The market continues to be haunted though by worries about the spread of the coronavirus, despite a roll out of vaccines. A spike in deaths and hospitalizations from COVID, has taken the shine off reaching what the Centers for Disease Control and Prevention called an “early but important” milestone of more than 1 million people vaccinated.
Indeed, daily new U.S. cases of Covid-19 rose to 227,522 on Wednesday from 201,674 on Tuesday, according to data provided by the New York Times. The death toll increased to 3,411 from 3,239, to mark the second-worst day since the pandemic began. Hospitalizations grew by 1,702 to a record 119,463 on Wednesday, according to the COVID Tracking Project.
Meanwhile, investors awaited the imminent announcement of a Brexit trade deal, after months of protracted negotiations. Investors say that the deal won’t be a significant catalyst for U.S. markets but does remove one headwind for investors amid a plethora of virus and non-virus related worries.
“Investors continue to look for confirmation that a US spending/COVID fiscal support deal and a UK/EU trade deal may be completed by the end of the year,” wrote Colin Cieszynski, chief market strategist at SIA Wealth Management, in a Thursday research note.
Those political wrangles come as the U.K. announced tightened COVID lockdown measures, with a number of regions set to enter the toughest tier 4 level of restrictions on Saturday as the country battles to limit a variant of the virus that causes Covid-19 which is said to be more transmissible.
Which stocks are in focus?
Shares of e-commerce giant Alibaba Group BABA, -13.33% were in focus amid reports that Chinese regulators on Thursday are pursuing an antimonopoly investigation. U.S.-listed shares were down nearly 12% in early Thursday action.
Shares of Cloudera Inc. CLDR, -0.50% may be in focus after the company said late Wednesday that it bought back all of Intel Corp.’s INTC, -0.21% stake in the company for $314 million.
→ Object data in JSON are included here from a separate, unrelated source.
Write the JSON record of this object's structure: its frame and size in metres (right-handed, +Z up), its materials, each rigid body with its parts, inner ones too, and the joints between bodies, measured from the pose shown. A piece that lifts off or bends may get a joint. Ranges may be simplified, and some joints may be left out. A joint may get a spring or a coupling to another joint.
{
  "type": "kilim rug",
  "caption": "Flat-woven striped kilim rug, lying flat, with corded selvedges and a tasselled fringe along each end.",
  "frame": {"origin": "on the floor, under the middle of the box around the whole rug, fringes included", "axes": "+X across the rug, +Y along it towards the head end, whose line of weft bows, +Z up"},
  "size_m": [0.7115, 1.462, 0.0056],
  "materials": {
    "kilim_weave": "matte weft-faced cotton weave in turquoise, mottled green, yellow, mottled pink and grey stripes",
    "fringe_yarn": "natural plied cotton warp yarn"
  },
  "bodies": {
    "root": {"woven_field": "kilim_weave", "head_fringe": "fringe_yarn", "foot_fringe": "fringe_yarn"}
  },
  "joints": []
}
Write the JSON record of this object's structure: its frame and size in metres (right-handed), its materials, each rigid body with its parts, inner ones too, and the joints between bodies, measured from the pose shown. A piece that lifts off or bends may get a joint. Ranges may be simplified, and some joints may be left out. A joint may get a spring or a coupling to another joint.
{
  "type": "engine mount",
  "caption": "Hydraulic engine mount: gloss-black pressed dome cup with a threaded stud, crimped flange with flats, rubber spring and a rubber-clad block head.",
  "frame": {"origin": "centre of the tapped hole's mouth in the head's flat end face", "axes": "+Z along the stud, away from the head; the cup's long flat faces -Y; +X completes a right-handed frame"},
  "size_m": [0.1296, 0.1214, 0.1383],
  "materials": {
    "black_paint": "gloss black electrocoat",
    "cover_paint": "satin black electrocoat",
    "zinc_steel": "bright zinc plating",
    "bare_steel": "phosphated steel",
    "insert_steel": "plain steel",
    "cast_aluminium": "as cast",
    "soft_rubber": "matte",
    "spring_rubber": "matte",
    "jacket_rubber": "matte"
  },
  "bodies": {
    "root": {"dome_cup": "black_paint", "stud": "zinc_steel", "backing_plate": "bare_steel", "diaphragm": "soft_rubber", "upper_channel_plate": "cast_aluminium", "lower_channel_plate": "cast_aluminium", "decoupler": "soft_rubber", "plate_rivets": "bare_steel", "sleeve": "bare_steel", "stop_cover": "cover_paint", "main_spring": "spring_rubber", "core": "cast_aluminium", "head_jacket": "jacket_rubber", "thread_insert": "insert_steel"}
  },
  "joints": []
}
Cloudera’s stock was down 2.8%, while Intel was up 0.2%.
How are other assets trading?
- In Asian trading, the Shanghai Composite SHCOMP, -0.57% closed 0.6% lower on Thursday, Japan’s Nikkei 225 NIK, +0.54% index rose 0.5%, while Hong Kong’s Hang Seng Index HSI, +0.16% closed up 0.2%.
- In Europe, the Stoxx 600 Europe SXXP, +0.23% added 0.2% higher, while London’s FTSE 100 index UKX, +0.10% gained 0.1%.
- The 10-year Treasury note yield TMUBMUSD10Y, 0.942% shed 1.4 basis points to around 0.94% . Yields and prices move in opposite directions.
- Oil futures were retreating, with the U.S. benchmark CL.1, -0.67% were trading off 33 cents, or 0.7% at $47.82 a barrel on the New York Mercantile Exchange, with the contract threatening to halt of weekly rises at seven.
- Gold futures for February delivery GC00, +0.12% was down 0.2% at $1,875.30/oz.
- A gauge of the U.S. dollar, the ICE U.S. Dollar Index DXY, -0.17%, fell 0.2% to 90.243.